À mon avis, en l'espèce, le demandeur est préoccupé par la valeur que l'agente a donnée à différentes parties de la preuve. Ce n'était pas déraisonnable, de la part de l'agente des visas, de conclure que le demandeur était ignorant en matière d'entreprise et de transactions financières et d'en tenir compte dans sa décision. Le demandeur a également indiqué qu'il ne connaissait pas les activités commerciales de son emploi antérieur. Il a soumis un plan d'affaires préparé par son comptable et lorsqu'on l'a interrogé à ce sujet, il n'a pas pu l'expliquer. Des éléments de preuve indiquent qu'il a certaines connaissances au sujet du plan d'affaires, mais des preuves du contraire existent également. L'agente des visas pouvait décider dans le sens qu'elle l'a fait tout comme j'aurais pu en venir à une conclusion différente. Je suis également d'accord qu'il n'est pas nécessaire d'avoir un sens aigu de la gestion et des affaires dans le domaine de la restauration rapide. Il ne fait pas de doute que des parties du témoignage du demandeur indiquaient qu'il était ignorant des activités commerciales et des transactions financières et que, par conséquent, l'agente n'a pas été déraisonnable en rendant la décision qu'elle a rendue.
[9] Le demandeur a également soutenu que l'agente a erré en ne tenant pas compte du pouvoir discrétionnaire d'acceptation en vertu du paragraphe 11(3) du Règlement sur l'immigration de 1978. À mon avis, il n'existe aucune erreur concernant cette question. Le demandeur ne s'est vu accorder que 51 points et on a besoin de tenir compte de la discrétion que lorsque le demandeur a obtenu près de 70 points à l'évaluation. Voir le juge Evans de la Cour d'appel dans l'arrêt Chen c. Canada (Ministre de la Citoyenneté et de l'Immigration), [1999] A.C.F. no 528.

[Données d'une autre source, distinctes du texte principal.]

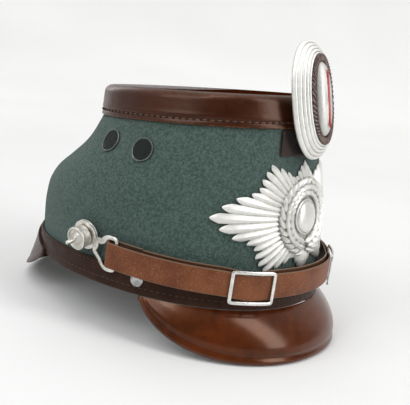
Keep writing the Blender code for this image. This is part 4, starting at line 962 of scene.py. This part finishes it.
# Cockade
# An oval boss stamped in white metal with rounded ridges, standing up in front of the crown. A dark copper rope
# ring frames its grained centre, which has a red enamel slot; its tongue drops behind a black leather sleeve.
COCKADE_WIDTH, COCKADE_HEIGHT, COCKADE_Z, COCKADE_LEAN = 0.0490, 0.0812, 0.1742, 14.5
COCKADE_BACK, COCKADE_DEPTH, COCKADE_EDGE, COCKADE_RIDGES = 0.0183, 0.0095, 0.0016, 5
RING_WIDTH, RING_HEIGHT, RING_BAND, RING_THICK, CORE_THICK = 0.0280, 0.0610, 0.0050, 0.0022, 0.0052
INLAY_WIDTH, INLAY_HEIGHT, INLAY_THICK = 0.0026, 0.0390, 0.0006
COCKADE_SIDES, COCKADE_POWER, RIDGE_HEIGHT, RIDGE_SINK = 144, 2.3, 0.0011, 0.0006
ROPE_SIDES, ROPE_ROWS, ROPE_TWISTS, ROPE_STRAND, ROPE_LIFT = 600, 24, 60, 0.20, 0.0009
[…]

[10] La question suivante à trancher consiste à savoir si l'agente a erré en n'accordant que deux points au sujet de la personnalité. Lorsqu'on lui a demandé d'expliquer cette attribution de deux points, l'agente des visas, en contre-interrogatoire sur son affidavit, a affirmé que le demandeur :
[traduction]
N'a aucune connaissance du Canada. Il a été sept ans aux États-Unis et il n'a pas du tout réussi à apprendre l'anglais. Je ne croyais pas qu'il s'établirait avec succès au Canada. Dans l'évaluation, j'ai pris en considération son aptitude, avant tout, à s'établir au Canada et j'ai pris en considération sa capacité, sa motivation, son initiative, sa débrouillardise.
Il a passé sept ans aux États-Unis et il n'a pas appris l'anglais. Je ne pense pas qu'il ait tenté de se perfectionner au niveau de ses compétences culinaires aux États-Unis. Il n'avait que très peu de connaissances du Canada. Je ne pense pas qu'il ait contribué à l'économie du pays où il a travaillé. Voilà ce que j'ai pris en considération, monsieur.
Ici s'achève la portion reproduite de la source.